The other night I rushed my baby girl to bed. I rocked her in the rocking chair a little more swiftly than normal. I hoped she would go for nursing on only one side, rather than both. I sang, I hushed, I did everything I could do to get her to relax and go to sleep.
So, it came as little surprise that when I laid her down she looked back up at me, chin quivering, tears dropping, and began to cry.
Oh baby girl; I picked her before completely undoing all the “work” I had done.
My first reaction was to be frustrated. After all I had family in town with whom I desperately wanted to visit. And I was tired. That tired that sinks in after a difficult pregnancy and the following months of very, very little sleep.
“But you should be sleeping now, my darling. You’re almost a year old. We shouldn’t be fighting this, and waking up so much.”
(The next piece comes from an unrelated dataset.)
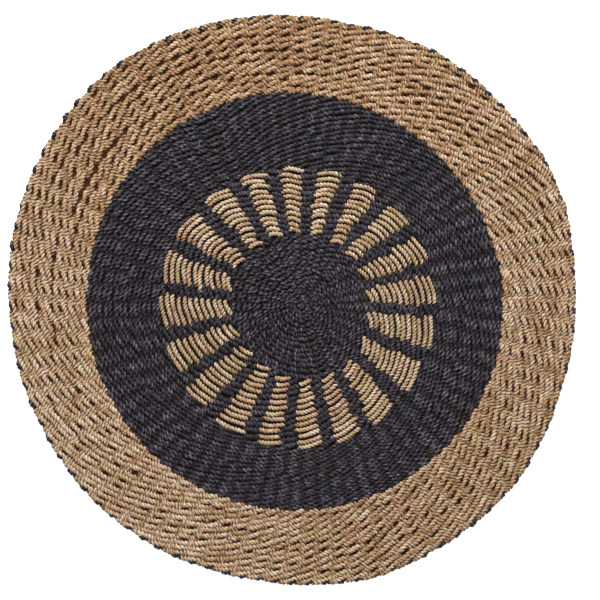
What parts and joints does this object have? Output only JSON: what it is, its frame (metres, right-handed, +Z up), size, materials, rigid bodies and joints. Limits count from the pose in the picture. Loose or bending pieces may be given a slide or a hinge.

She looked up at me, again those big blue eyes begging me, wordless, “Mommy hold me.”
We returned to the rocker, gliding back and forth.
“Rain drops and roses and whiskers on kittens…”
Her eyes closed, lulled. I sang another verse. I exhaled. My mind shifted to the nearly 5-year-old boy in the next room. It went by so fast. So so fast.
“These moments are almost over,” I whispered to myself.
Give pause. Though I cannot hold to this second, maybe, just maybe, these sweet fleeting tender moments will sit on my heart and stay just a bit longer.